Yes, it might be dicey to get financial firms to pony up, even with most of the risk absorbed by the taxpayers:

Geithner says investors won’t be subject to the same compensation limits as TARP recipients, but what happens if their asset purchases pay off in big profits? Will Congress settle for only half the upside — especially as it faces epic deficits in the years ahead? Most likely, cries will go up that the buyers were allowed to underpay for the assets and thus make a killing.

Especially after last week, every investor has to ask whether the potential payoff is worth the risk of appearing in the future before a Congressional committee, saying “I do solemnly swear . . .” Maybe Treasury should also sell investors some Nancy Pelosi-political risk insurance.

And, no, they aren’t going to Congress to ask for money — that would be, well, so 2008. Now the Fed is running the show (with some help from the FDIC), although the taxpayers are on the hook:

In the case of the FDIC, it will lend at a debt-to-equity ratio of 6-to-l to the buyers. This means, according to the Treasury example, that the FDIC would guarantee 72 cents in funding for an asset purchased for 84 cents on the dollar.

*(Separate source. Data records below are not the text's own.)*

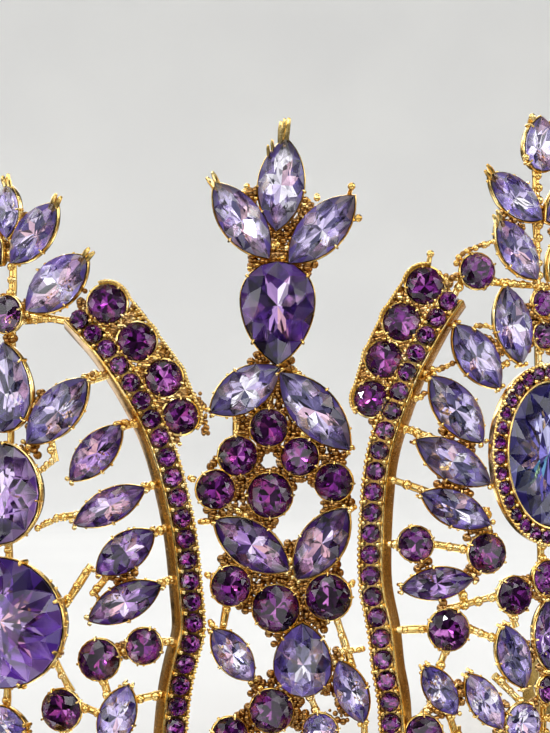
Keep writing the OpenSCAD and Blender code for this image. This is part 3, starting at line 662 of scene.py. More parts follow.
def along(frames, pitch, start):
    """Places at even steps along a strip."""
    run, want, out = 0.0, start, []
    for (p, a, o), (q, a2, o2) in zip(frames, frames[1:]):
        step = (q - p).length
        while want <= run + step and step > 0:
            f = (want - run) / step
            out.append((p.lerp(q, f), a.lerp(a2, f).normalized(), o.lerp(o2, f).normalized(), (q - p).normalized()))
            want += pitch
        run += step
    return out, run


PAVE_W, PAVE_PITCH = 2.56, 2.84


def pave_strip(S, beads, rows, axis, mirror, side, rnd, glass, foil):
    frames = strip_frames(strip_route(rows, axis, mirror, BAND_H + 0.7), side)
    spots, total = along(frames, PAVE_PITCH, 1.25)
    for x, a, o, d in spots:
        if x.z < BAND_H + 1.4:
            continue
        turn = rnd.uniform(0, 45)
        w = PAVE_W

        def place(q, x=x, a=a, o=o, turn=turn):
            c, s = math.cos(math.radians(turn)), math.sin(math.radians(turn))
            b = o.cross(a)
            return x + a * (q[0] * c - q[1] * s) + b * (q[0] * s + q[1] * c) + o * (q[2] + 0.34)

        gem(S, "round", w, w, place, rnd, glass, foil, n=12, small=True)
    for x, a, o, d in along(frames, PAVE_PITCH, 1.25 + PAVE_PITCH / 2)[0]:
        for s in (-1, 1):
            ball(beads, x + a * (s * 1.02) + o * 0.40, 0.40, axis=o, squash=1.3)


def halo(S, s):
    """Seat, channel and bezel round the big oval."""
    name, cut, turn, z, lean, l, w, col, axis = s
    place = seat(axis, z, lean, stand(w))
    rows = [(-3.6, -1.2), (-3.5, 0.3), (-2.7, 0.8), (-1.9, 1.3), (-1.5, 2.2), (-1.2, 2.6), (-0.7, 2.72), (-0.1, 2.76), (0.10, 2.72),
            (0.18, 2.64), (0.10, 2.56), (-0.60, 2.53), (-0.60, 0.62), (0.20, 0.56), (0.42, 0.50), (0.52, 0.40), (0.50, 0.28),
            (0.38, 0.14), (0.1, 0.04), (-0.6, 0.03)]
    n = 56
    rings = [[place((x, y, zz)) for x, y in outline("oval", l, w, g, n)] for zz, g in rows]
    loft(S, rings, cap0=True)
    P = outline("oval", l, w, 2.66, 400)
    per = sum(math.dist(P[i], P[i - 1]) for i in range(400))
    m = int(per / 0.72)
    for k in range(m):
        x, y = P[int(k / m * 400)]
        ball(S, place((x, y, 0.12)), 0.26)


def pave_halo(S, beads, s, rnd, glass, foil):
    name, cut, turn, z, lean, l, w, col, axis = s
    place0 = seat(axis, z, lean, stand(w))
    P = outline("oval", l, w, 1.58, 800)
    run = [0.0]
    for i in range(800):
        run.append(run[-1] + math.dist(P[i], P[(i + 1) % 800]))
    m = round(run[-1] / 2.06)
    j = 0
    for k in range(2 * m):
        want = run[-1] * k / (2 * m)
        while run[j + 1] < want:
            j += 1
        x, y = P[j]
        tx, ty = P[(j + 1) % 800][0] - x, P[(j + 1) % 800][1] - y
        q = math.hypot(tx, ty)
        tx, ty = tx / q, ty / q
        if k % 2 == 0:
            a = rnd.uniform(0, 0.8)

            def place(v, x=x, y=y, a=a):
                return place0((x + v[0] * math.cos(a) - v[1] * math.sin(a), y + v[0] * math.sin(a) + v[1] * math.cos(a), v[2] + 0.06))

            gem(S, "round", 1.88, 1.88, place, rnd, glass, foil, n=12, small=True)
        else:
            for sgn in (-1, 1):
                ball(beads, place0((x + ty * sgn * 0.78, y - tx * sgn * 0.78, 0.14)), 0.30)


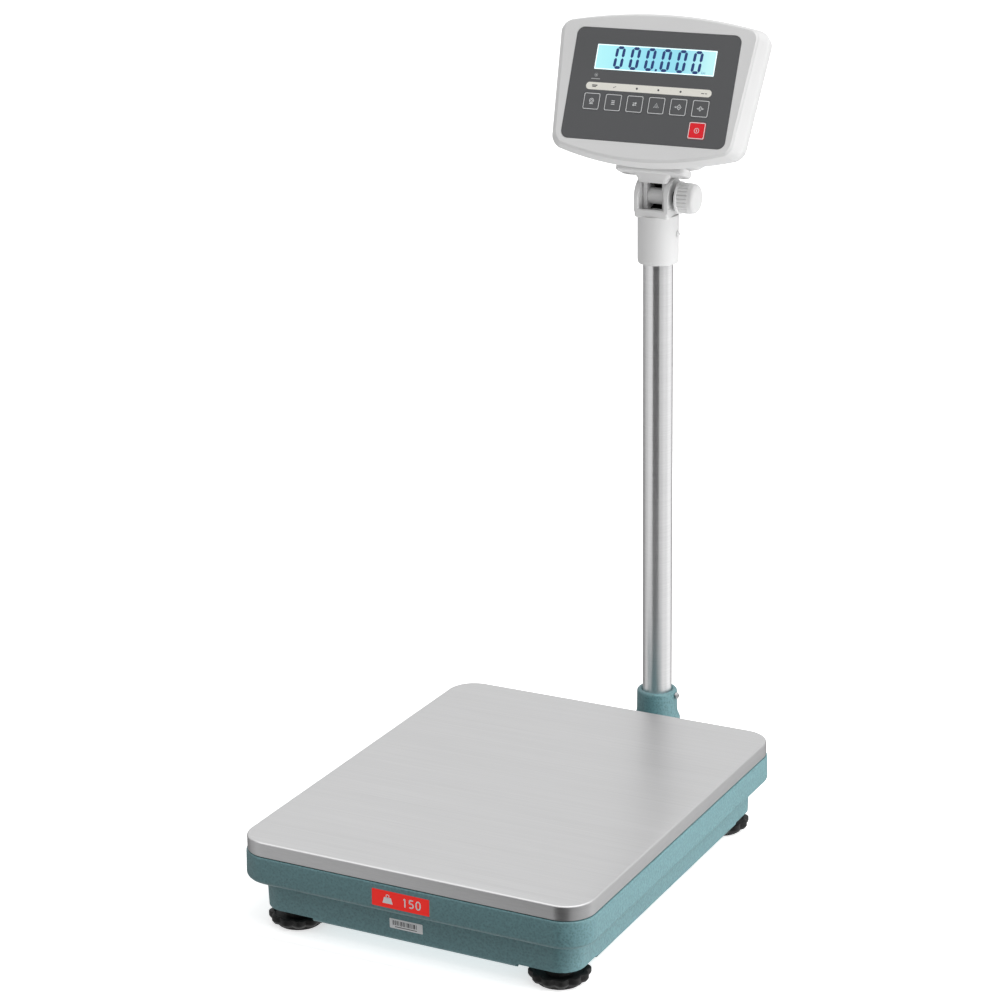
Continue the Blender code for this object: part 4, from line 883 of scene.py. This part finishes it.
def keypad_overlay(mats):
    film = put("keypad_overlay_fine",
               block(*OVERLAY_HALF, OVERLAY_CORNER, OVERLAY_LOWER, OVERLAY_TOP, 16), FACE, mats["film"])
    cut(film, block(LCD_SIZE[0] / 2, LCD_SIZE[1] / 2, 0.0005, -THROUGH, THROUGH, 3),
        FACE @ upright(*LCD_CENTRE, 0))
    opening = [size / 2 + GAP for size in KEY_SIZE]
    for _, x, y in key_places():
        cut(film, block(*opening, 0.0023, -THROUGH, THROUGH, 6), FACE @ upright(x, y, 0))
    dress(film, "display_head", "panel_film", "keypad_overlay")


# ---- flat printed shapes, in metres on a face ----
def bar(start, end, width):
    """A straight stroke with square ends."""
    start, end = Vector(start), Vector(end)
    along = (end - start).normalized()
    side = Vector((-along.y, along.x)) * width / 2
    return [tuple(start - side), tuple(end - side), tuple(end + side), tuple(start + side)]


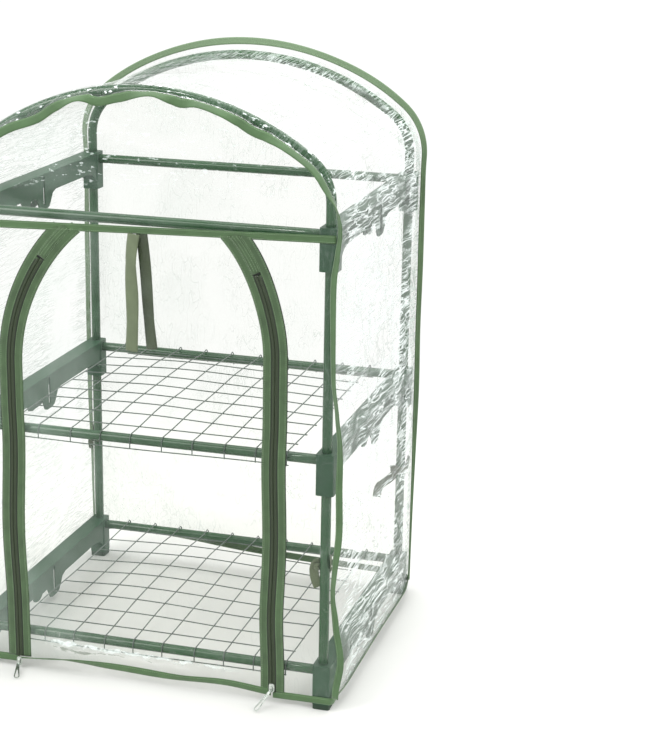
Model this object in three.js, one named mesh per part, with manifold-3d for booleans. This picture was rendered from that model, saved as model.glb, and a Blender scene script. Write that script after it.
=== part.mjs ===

The feds and private investors would each put up six cents in capital. If the asset rises in value over time, the taxpayer and investors share the upside. If it falls further, then the taxpayers would absorb by far the biggest chunk of the losses.

Nevertheless, it is a plan, finally. And the markets are thrilled with a plan, any plan that is more than “I’ll tell you later.” Will it work? Who knows. But if Congress and the public have had it with bailouts, too bad. They  just got another really, really big one — probably a trillion dollars worth when we are done with it. Let’s all hope it works better than all the variations which preceded it.